Maritime Award of the Americas
By recognizing good practices throughout the region, the Inter-American Committee on Ports hopes to encourage ports and port operators to keep taking steps to become more environmentally sustainable. Part of the Organization of American States (OAS), the CIP brings together national port authorities from OAS member countries—with the active participation and cooperation of the private sector—to strengthen cooperation on port sector development.
In mid-February, the CIP Secretariat announced the winners for the 2017 Maritime Award of the Americas. CIP Secretary Jorge Durán noted that this year’s edition of the award was particularly competitive, with many qualified candidates—a reflection of the growing interest in sustainable practices in the port industry. Here are the winners in each category:
Environmental Waste Management: The winner in this group—Operadora Portuaria Centroamericana—operates a deep-water port in Honduras, located in Puerto Cortés, just north of San Pedro Sula. The company was recognized for several improvements, such as implementing a “3R” program (reduce, reuse, recycle), reducing emissions, and installing solar panels, a water purification system, and a rainwater collection system.
Green Operations in Ports and/or Terminals: Chile’s Puerto Ventanas S.A. is modernizing its installations and infrastructure, including facilities to store and load copper concentrate, and is implementing an energy efficiency plan. Located about two-thirds of the way up Chile’s long coastline, it is one of six Latin American ports that has earned the EcoPort certification.

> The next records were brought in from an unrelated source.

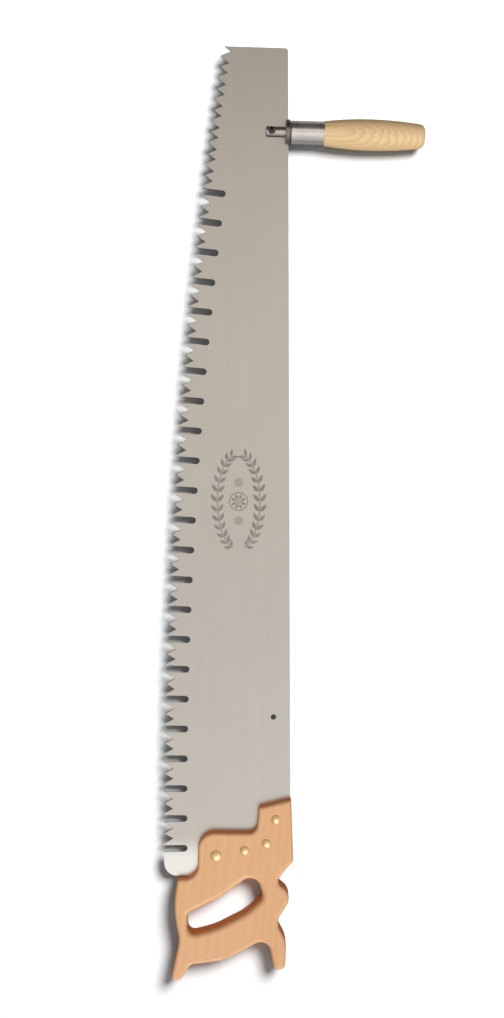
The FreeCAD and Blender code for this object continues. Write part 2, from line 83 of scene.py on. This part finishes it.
def place(tree, scale=(1, 1, 1), move=(0, 0, 0), turn=(0, 0, 0)):
    # position on the saw in metres, moved, turned and scaled for a texture
    where = tree.nodes.new("ShaderNodeTexCoord")
    mapping = tree.nodes.new("ShaderNodeMapping")
    mapping.vector_type = "POINT"
    mapping.inputs["Location"].default_value = move
    mapping.inputs["Rotation"].default_value = [math.radians(angle) for angle in turn]
    mapping.inputs["Scale"].default_value = scale
    tree.links.new(where.outputs["Object"], mapping.inputs["Vector"])
    return mapping.outputs["Vector"]


# most of a noise's values lie between these two
noiseLow, noiseHigh = 0.3, 0.7


def noise(tree, vector, scale, detail=3.0, rough=0.5):
    node = tree.nodes.new("ShaderNodeTexNoise")
    tree.links.new(vector, node.inputs["Vector"])
    node.inputs["Scale"].default_value = scale
    node.inputs["Detail"].default_value = detail
    node.inputs["Roughness"].default_value = rough
    return node.outputs["Fac"]


def sums(tree, kind, a, b=0.5, c=0.5):
    node = tree.nodes.new("ShaderNodeMath")
    node.operation = kind
    for value, socket in zip((a, b, c), node.inputs):
        plug(tree, value, socket)
    return node.outputs[0]


def spread(tree, value, low, high, outLow=0.0, outHigh=1.0):
    # stretches low..high to outLow..outHigh, held at both ends
    node = tree.nodes.new("ShaderNodeMapRange")
    plug(tree, value, node.inputs["Value"])
    for name, number in (("From Min", low), ("From Max", high), ("To Min", outLow), ("To Max", outHigh)):
        node.inputs[name].default_value = number
    return node.outputs["Result"]


def blendColours(tree, factor, first, second):
    node = tree.nodes.new("ShaderNodeMix")
    node.data_type = "RGBA"
    plug(tree, factor, node.inputs["Factor"])
    for value, socket in ((first, node.inputs[6]), (second, node.inputs[7])):
        plug(tree, value if isinstance(value, bpy.types.NodeSocket) else (*value, 1), socket)
    return node.outputs[2]


def bump(tree, shader, height, strength, distance):
    # relief with a strength from 0 to 1 and a depth in metres
    node = tree.nodes.new("ShaderNodeBump")
    tree.links.new(height, node.inputs["Height"])
    node.inputs["Strength"].default_value = strength
    node.inputs["Distance"].default_value = distance
    tree.links.new(node.outputs["Normal"], shader.inputs["Normal"])


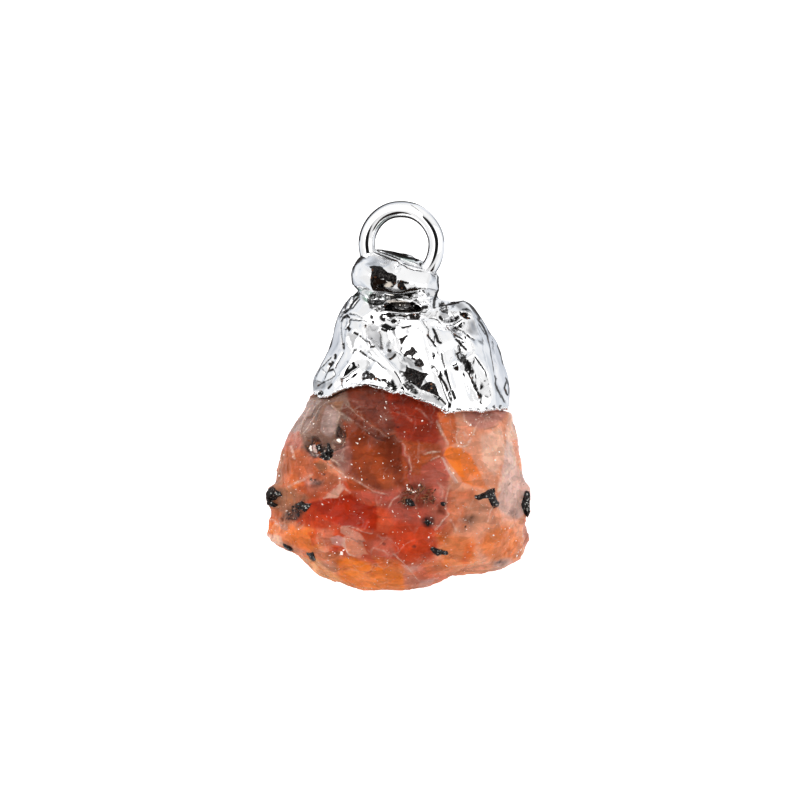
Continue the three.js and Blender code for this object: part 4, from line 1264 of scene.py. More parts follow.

Public Outreach and Environmental Awareness: Pluspetrol was recognized for its efforts to monitor marine life and environmental conditions in and around Peru’s Paracas Bay and a nearby protected area of islands and islets (Reserva Nacional Sistema de Islas, Islotes y Puntas Guaneras). The company has developed an app that allows people to follow the results of its monitoring activities. Peru’s National Port Authority also won an honorable mention in this category.
Disaster Mitigation and Management in Ports and/or Terminals: The Prefectura Naval Argentina, which protects the country’s rivers and maritime areas, was recognized in this category for setting up a nationwide system of 19 stations to provide rapid response to accidents that involve fires, oil spills, chemical leaks, or other problems on ships or in ports. This system would act as first responder in such cases.
The CIP also gives out an award for Outstanding Women in the Maritime and Port Sectors, and this year it had two winners: Lludelis Espinal, an attorney and President of E&M International Consulting S.R.L., in the Dominican Republic; and Guimara Tuñón, Director General of Ports and Maritime Industries at the Panama Maritime Authority.
The Jury Committee that selected the winners was made up of representatives of the CIP Secretariat, the North American Marine Environmental Protection Association, the Latin American Society of Marine Oil Terminal Operators and Single-Buoy Mooring, and the OAS Department of Sustainable Development. The OAS Inter-American Commission of Women also participated in judging the award for Outstanding Women.
The winners will be honored at the II Hemispheric Seminar on Corporate Social Responsibility and Gender Equality, which will take place May 23-28 in Lima, Peru.